“Lolita, luce della mia vita, fuoco dei miei lombi. Mio peccato, anima mia. Lo-li-ta: la punta della lingua compie un breve viaggio di tre passi sul palato per andare a bussare, al terzo, contro i denti. Lo-li-ta. Era Lo, null’altro che Lo, al mattino, diritta nella sua statura di un metro e cinquantotto, con un calzino soltanto. Era Lola in pantaloni. Era Dolly a scuola. Era Dolores sulla linea punteggiata dei documenti. Ma nelle mie braccia fu sempre Lolita.”
Vladimir Nabokov
Uno degli incipit più iconici della letteratura, un libro che divide e che non lascia indifferenti.
Il romanzo si apre con Humbert, un professore alla soglia dei quarant’anni con un matrimonio fallito alle spalle, che ci racconta in prima persona l’inizio dell’ossessione per Lolita , una dodicenne che vive con la madre nel New England.
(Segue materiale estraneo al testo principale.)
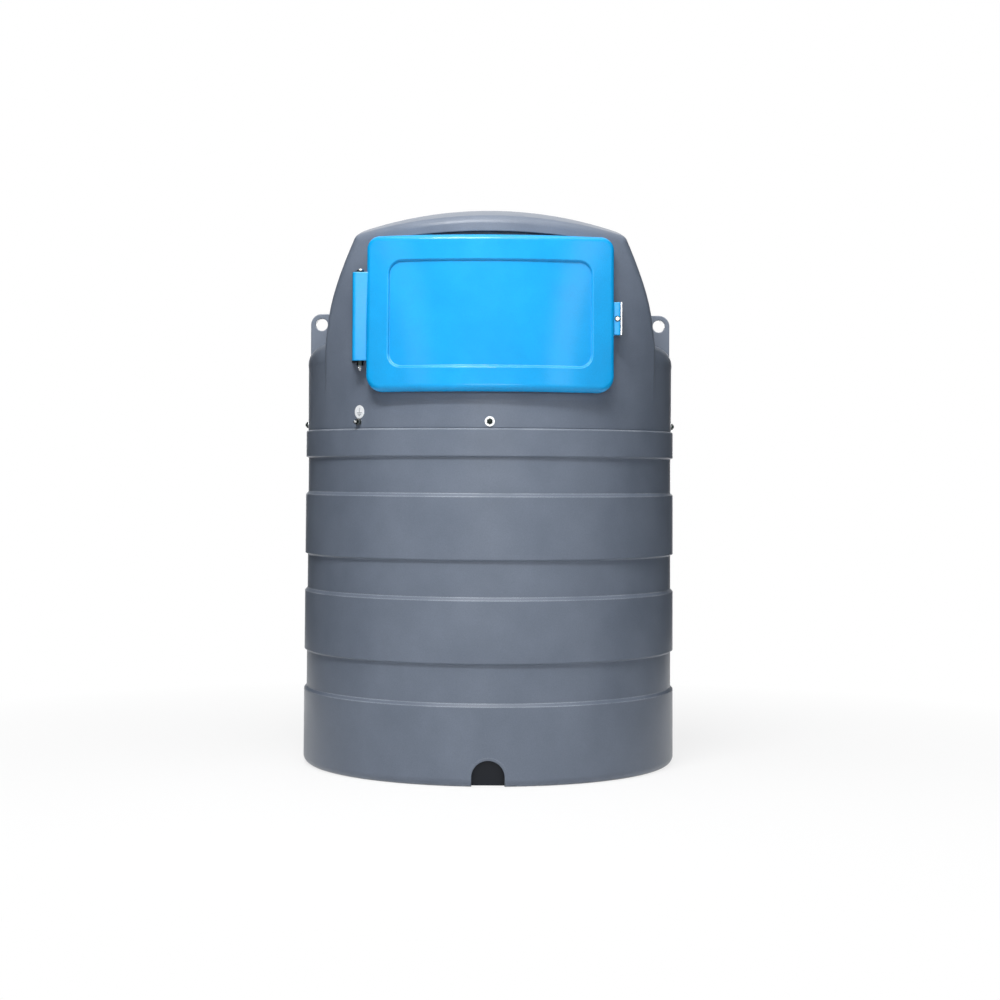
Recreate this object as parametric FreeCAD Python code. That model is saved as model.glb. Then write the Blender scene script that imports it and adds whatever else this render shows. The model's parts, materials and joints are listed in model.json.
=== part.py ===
import FreeCAD, Part
import math
import os

# Bunded storage and dispensing tank for diesel exhaust fluid.
# Units are millimetres. Z is up, the front with the door faces -Y, +X is right.
# The origin is on the ground at the centre of the tub.

os.makedirs("parts", exist_ok=True)
V = FreeCAD.Vector

# Driving dimensions: the tub, a rotomoulded bund with raised bands
tub_radius = 600.0
tub_draft = 5.0
wall = 8.0
band_relief = 8.0
tub_height = 1077.0
band_edges = [(0.0, 250.0), (366.0, 568.0), (677.0, 880.0), (989.0, tub_height)]
ledge_top = 9.0
ledge_bottom = 4.0
tub_foot_radius = 25.0
rim_chamfer = 3.0
notch_width = 100.0
notch_top = 81.0
notch_depth = 44.0

# What lies in plan on the hood keeps its share of the tub: the values below that are
# multiplied by this are true for a tub of 600 mm radius
plan = tub_radius / 600.0

# Lip of the tub and skirt of the inner tank that hangs over it
skirt_step = 6.0
moulding_clearance = 0.3
lip_height = 50.0
skirt_top_gap = 8.0

# Inner tank: vessel, drum above the rim and its round shoulder
vessel_gap = 55.0
vessel_foot_radius = 80.0
shoulder_start = 1280.0
shoulder_top = 1355.0
shoulder_width = 47.0

# Hood of the inner tank
hood_start = 1161.0
hood_lean = 9.0
hood_top_radius = 1300.0 * plan
hood_section_top = 1800.0
hood_section_half = 560.0 * plan
hood_side = [(518.0 * plan, hood_start), (518.0 * plan, 1341.0), (511.0 * plan, 1390.0),
             (502.0 * plan, 1445.0), (470.0 * plan, 1551.0), (410.0 * plan, 1690.0),
             (340.0 * plan, 1852.0)]
roof_top = 1788.0
roof_radius_across = 1266.0 * plan
roof_radius_along = 2025.0 * plan
roof_turn = 30.0
hood_edge_radius = 30.0

# Lifting lugs, moulded with the tank
lug_hole_x = 553.0 * plan
lug_hole_z = 1426.0
lug_radius = 35.0
lug_bore = 40.0
lug_thickness = 36.0

# Equipment cabinet sunk into the front of the hood, and the drip groove above it
cabinet_half_width = 340.0 * plan
cabinet_floor = 1218.0
cabinet_top = 1630.0
cabinet_back = -150.0 * plan
cabinet_corner = 45.0
groove_half_width = 336.0 * plan
groove_bottom = 1652.0
groove_top = 1678.0
groove_depth = 24.0

# Fasteners in the rim
rim_screw_rise = 20.0
rim_screw_angles = [0.0, 90.0, 180.0, 270.0]
earth_angle = -42.4
cabinet_back_radius = 30.0

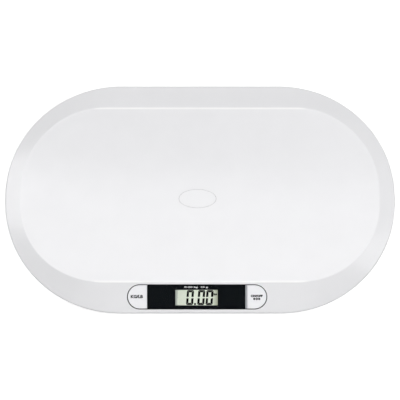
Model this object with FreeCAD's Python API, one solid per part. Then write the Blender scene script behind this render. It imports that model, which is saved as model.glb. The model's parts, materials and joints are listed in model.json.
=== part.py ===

Il momento in cui vede per la prima volta Lolita è entrato nell’immaginario collettivo di tutti noi, anche grazie al film di Kubrick, la ragazza sta prendendo il sole nel giardino di casa, indossando degli occhiali da sole a forma di cuore e leccando un lecca-lecca.
Qui Humbert ci rivela la sua essenza, si denuda al lettore e ci fa entrare nella sua mente deviata.
Rivive attraverso Lolita l’amore infantile provato in tenera età, amore mai vissuto nella sua completezza.
Lolita gli provoca delle emozioni che lo faranno arrivare al punto di sposare la madre pur di restarle vicino.
La storia si fa largo attraverso l’America del tempo, attraverso la vita quotidiana di una ragazzina di dodici anni.
Vediamo Humbert che cerca di eliminare ogni contatto umano nella vita di Lolita, cerca di diventare il suo unico punto di riferimento.
Nabokov non è mai volgare o scontato, la sua scrittura riesce quasi a farci empatizzare con il protagonista, riesce a farci leggere determinati atteggiamenti di Lolita come provocatori.
É palese invece che il tutto sia all’interno della testa di Humbert, che Lolita sia unicamente la vittima.
Humbert sembra quasi prendersi gioco del lettore, descrive le sensazioni che prova verso Lolita come se fossero naturali, come se fosse stata la società ad imporre con ipocrisia la convinzione che il suo comportamento fosse immorale, disdicevole, sbagliato.

Il libro non è mai pesante, è impressionante la maestria con cui Nabokov riesce a parlare dell’argomento, così come è impressionante il lessico che usa (ricordiamoci che Nabokov scrisse il romanzo in Inglese dopo pochi anni dal suo trasferimento in America e che solo successivamente lo tradusse in russo).
È un libro dove spesso si fa confusione tra amore e malattia ma è un romanzo che sicuramente va letto, un romanzo con cui ci si deve confrontare.
Consiglio inoltre di leggere “L’Incantatore” che può essere considerato il “prequel” di Lolita, lo stesso Nabokov dopo averlo ritrovato lo definì come “il primo, piccolo palpito di Lolita”, un racconto più che un romanzo scritto questa volta in russo molti anni prima. E’ interessante vedere come Nabokov caratterizzi in modo diverso i due protagonisti e le due ragazze, in due racconti che parlano della stessa tematica: l’ossessione.